- **WORK TO DO**
Copy each line of the material below that includes the string "object".

- **ROWS**

-=-=-=-=-

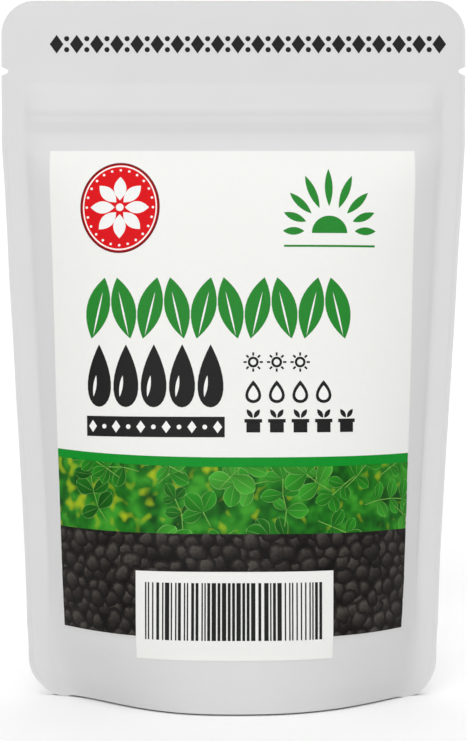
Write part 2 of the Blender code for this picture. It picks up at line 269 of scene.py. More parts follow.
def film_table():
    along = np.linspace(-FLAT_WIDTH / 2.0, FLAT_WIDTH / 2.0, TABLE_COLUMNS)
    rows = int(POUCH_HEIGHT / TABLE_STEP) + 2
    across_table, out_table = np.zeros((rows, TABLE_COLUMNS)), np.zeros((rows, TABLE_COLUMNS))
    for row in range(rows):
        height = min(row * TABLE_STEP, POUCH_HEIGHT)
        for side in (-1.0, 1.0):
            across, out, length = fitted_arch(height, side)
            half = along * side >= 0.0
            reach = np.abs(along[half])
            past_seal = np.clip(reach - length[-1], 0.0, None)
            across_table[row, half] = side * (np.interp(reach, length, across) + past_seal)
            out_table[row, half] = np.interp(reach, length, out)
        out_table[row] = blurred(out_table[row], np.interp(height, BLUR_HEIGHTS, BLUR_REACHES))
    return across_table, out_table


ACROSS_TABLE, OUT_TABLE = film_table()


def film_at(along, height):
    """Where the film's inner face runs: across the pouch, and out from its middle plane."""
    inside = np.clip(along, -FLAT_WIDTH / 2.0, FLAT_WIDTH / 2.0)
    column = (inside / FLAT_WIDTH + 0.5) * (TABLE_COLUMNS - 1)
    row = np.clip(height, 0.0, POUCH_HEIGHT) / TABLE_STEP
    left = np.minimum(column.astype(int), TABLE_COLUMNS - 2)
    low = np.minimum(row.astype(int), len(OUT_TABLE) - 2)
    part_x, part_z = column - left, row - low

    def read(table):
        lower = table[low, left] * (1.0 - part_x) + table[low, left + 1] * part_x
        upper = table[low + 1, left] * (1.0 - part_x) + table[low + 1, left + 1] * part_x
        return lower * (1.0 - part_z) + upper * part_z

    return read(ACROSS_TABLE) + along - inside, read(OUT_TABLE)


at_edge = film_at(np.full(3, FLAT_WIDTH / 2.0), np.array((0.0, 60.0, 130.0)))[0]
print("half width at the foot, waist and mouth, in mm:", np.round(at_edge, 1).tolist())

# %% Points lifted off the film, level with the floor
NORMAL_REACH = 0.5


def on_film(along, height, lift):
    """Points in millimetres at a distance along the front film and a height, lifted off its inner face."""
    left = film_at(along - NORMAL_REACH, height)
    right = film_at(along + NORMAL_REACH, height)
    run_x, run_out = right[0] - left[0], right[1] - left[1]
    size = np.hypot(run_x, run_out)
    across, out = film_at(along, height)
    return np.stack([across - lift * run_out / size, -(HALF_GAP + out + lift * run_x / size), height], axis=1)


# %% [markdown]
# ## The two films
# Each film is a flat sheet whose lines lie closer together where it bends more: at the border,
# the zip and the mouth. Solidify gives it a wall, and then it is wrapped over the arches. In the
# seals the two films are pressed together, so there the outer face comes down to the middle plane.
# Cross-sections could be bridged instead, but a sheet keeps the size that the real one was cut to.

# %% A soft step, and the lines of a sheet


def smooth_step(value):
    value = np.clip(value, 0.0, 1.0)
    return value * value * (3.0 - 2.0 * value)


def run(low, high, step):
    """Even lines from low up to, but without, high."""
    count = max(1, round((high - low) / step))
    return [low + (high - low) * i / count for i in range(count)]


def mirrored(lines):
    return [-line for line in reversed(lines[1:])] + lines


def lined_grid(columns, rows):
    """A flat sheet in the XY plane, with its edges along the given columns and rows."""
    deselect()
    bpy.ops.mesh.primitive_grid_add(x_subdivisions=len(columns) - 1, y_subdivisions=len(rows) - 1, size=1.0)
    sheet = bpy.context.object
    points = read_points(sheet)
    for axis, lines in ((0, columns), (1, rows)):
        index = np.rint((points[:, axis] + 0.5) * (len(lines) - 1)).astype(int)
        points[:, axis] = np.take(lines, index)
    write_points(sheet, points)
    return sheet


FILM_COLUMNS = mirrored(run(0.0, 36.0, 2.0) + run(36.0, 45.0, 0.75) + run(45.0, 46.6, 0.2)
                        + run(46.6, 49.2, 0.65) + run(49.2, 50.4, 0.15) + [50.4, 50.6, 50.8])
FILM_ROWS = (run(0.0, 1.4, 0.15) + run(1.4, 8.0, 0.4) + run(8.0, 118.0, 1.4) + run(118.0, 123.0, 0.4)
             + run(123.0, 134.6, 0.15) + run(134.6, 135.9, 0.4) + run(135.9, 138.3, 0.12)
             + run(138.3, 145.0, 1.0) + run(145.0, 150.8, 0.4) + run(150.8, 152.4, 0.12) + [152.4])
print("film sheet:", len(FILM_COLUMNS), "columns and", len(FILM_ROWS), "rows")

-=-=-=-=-

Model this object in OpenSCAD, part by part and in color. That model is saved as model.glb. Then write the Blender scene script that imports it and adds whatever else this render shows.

-=-=-=-=-

- **IN RESPONSE**
    sheet = bpy.context.object
Model this object in OpenSCAD, part by part and in color. That model is saved as model.glb. Then write the Blender scene script that imports it and adds whatever else this render shows.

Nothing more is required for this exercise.